Or, tous les voyants sont au rouge. EDF fait en effet face à une dette abyssale (43 milliards d’euros), conséquence d’investissements hasardeux à l’étranger, et d’un parc nucléaire (58 réacteurs, dans 19 centrales) vieillissant. L’entreprise doit également affronter un mur d’investissement vertigineux (estimé à 150 milliards d’euros pour les dix années à venir).
Un soutien de l’État… et du contribuable
Le tout s’inscrivant dans un contexte global compliqué, marqué par des prix du marché de gros de l’électricité en chute. De 60 euros le mégawattheure (€/MWh) en 2009, ils sont passés sous de la barre des 35 €/MWh en 2017. Une fatalité ? Pas forcément, répond le rapport, qui propose là encore des solutions concrètes. À commencer par une grande campagne de cessions d’actifs.
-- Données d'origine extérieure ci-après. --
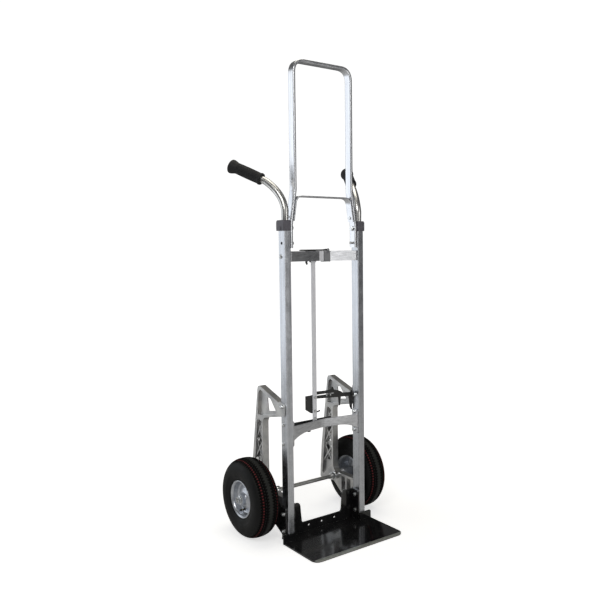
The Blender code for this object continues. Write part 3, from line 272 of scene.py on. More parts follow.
# How fine the die lines are along X, Y and Z.
ALONG_Z = (1400, 1400, 9)
ALONG_X = (9, 1400, 1400)
LOOKS = {
    # The number after the die lines' roughness and direction is how strong the painted edge highlight is.
    "mill": drawn_aluminium("mill aluminium", (0.58, 0.60, 0.64), (0.76, 0.78, 0.82), 0.26, ALONG_Z, 0.6),
    "mill_cross": drawn_aluminium(
        "crossbar aluminium", (0.60, 0.61, 0.64), (0.78, 0.79, 0.82), 0.30, ALONG_X, 0.5),
    "bright": drawn_aluminium(
        "bright aluminium", (0.84, 0.86, 0.91), (0.93, 0.94, 0.97), 0.24, ALONG_Z, 0.3, 0.3),
    "bright_tube": drawn_aluminium(
        "bright tube", (0.74, 0.74, 0.73), (0.86, 0.85, 0.83), 0.30, (500, 500, 30), 0.0, 0.2),
    "pale_bar": pale_metal("pale bar", (0.86, 0.87, 0.92), (0.93, 0.94, 0.98)),
    "bracket": enamel("grey bracket", (0.16, 0.165, 0.18), 0.42, 0.03 * MM, 0.5),
    "cast": cast_aluminium("cast aluminium"),
    "zinc": plated_steel("zinc plate", (0.62, 0.64, 0.67), (0.80, 0.82, 0.84), 0.22),
    "turned_cast": plated_steel("turned casting", (0.56, 0.56, 0.56), (0.74, 0.74, 0.73), 0.26),
    "bare_edge": plated_steel("bare steel edge", (0.50, 0.53, 0.50), (0.66, 0.68, 0.65), 0.36),
    "steel": plated_steel("axle steel", (0.30, 0.30, 0.31), (0.46, 0.46, 0.46), 0.34),
    "brass": plated_steel("valve brass", (0.55, 0.42, 0.20), (0.72, 0.58, 0.30), 0.3),
    "enamel": enamel("black enamel", (0.006, 0.006, 0.007), 0.14, 0.02 * MM, 0.9),
    "black": enamel("black steel", (0.010, 0.010, 0.011), 0.30, 0.03 * MM, 0.7),
    "cap": moulded_plastic("cap plastic", (0.10, 0.095, 0.115), (0.15, 0.145, 0.17), 0.48),
    "grip": rubber(
        "grip rubber", (0.010, 0.010, 0.011), (0.032, 0.032, 0.034), 0.62, 1300.0, 0.05 * MM),
    "tyre": rubber(
        "tyre rubber", (0.005, 0.005, 0.0055), (0.014, 0.015, 0.014), 0.55, 1500.0, 0.03 * MM, 0.2),
    "tread": rubber(
        "tread rubber", (0.016, 0.017, 0.016), (0.040, 0.042, 0.038), 0.60, 1500.0, 0.03 * MM, 0.25),
    # Darker than the tyre's own rubber: painted shade for the tread's grooves and cuts.
    "groove": rubber(
        "groove rubber", (0.002, 0.002, 0.002), (0.006, 0.006, 0.006), 0.80, 1500.0, 0.02 * MM, 0.1),
    "stripe": rubber(
        "stripe rubber", (0.100, 0.012, 0.014), (0.170, 0.030, 0.032), 0.62, 1500.0, 0.02 * MM, 0.2),
    "seal": rubber("seal rubber", (0.015, 0.015, 0.016), (0.04, 0.04, 0.04), 0.5, 2500.0, 0.01 * MM),
    "rim": rim_paint("rim paint"),
    "floor": pale_floor("pale floor"),
}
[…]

À l’image des 49,9 % de RTE, sa filiale de transport de l’électricité, vendus l’année dernière à la Caisse des dépôts et à CNP Assurances. Dans la ligne de mire du rapport : une partie d’Énedis (sa filiale distribution), mais également la branche nucléaire britannique, la filiale italienne Edison ou encore de plus petites entités comme Dalkia. Seul problème : une telle vente des bijoux de famille est nécessaire, mais pas suffisante, au vu de la situation économique de l’entreprise.
« Se posera la question du soutien de l’État », avance donc le rapport. Et donc des contribuables que nous sommes. « Ce soutien financier supplémentaire devra impérativement être conditionné à un engagement total du groupe dans la transition énergétique du pays. » Traduction : ok pour mettre au pot, mais à la condition d’un réel engagement dans le renouvelable. Un bouleversement culturel qu’EDF sera bien obligé, tôt ou tard, d’affronter.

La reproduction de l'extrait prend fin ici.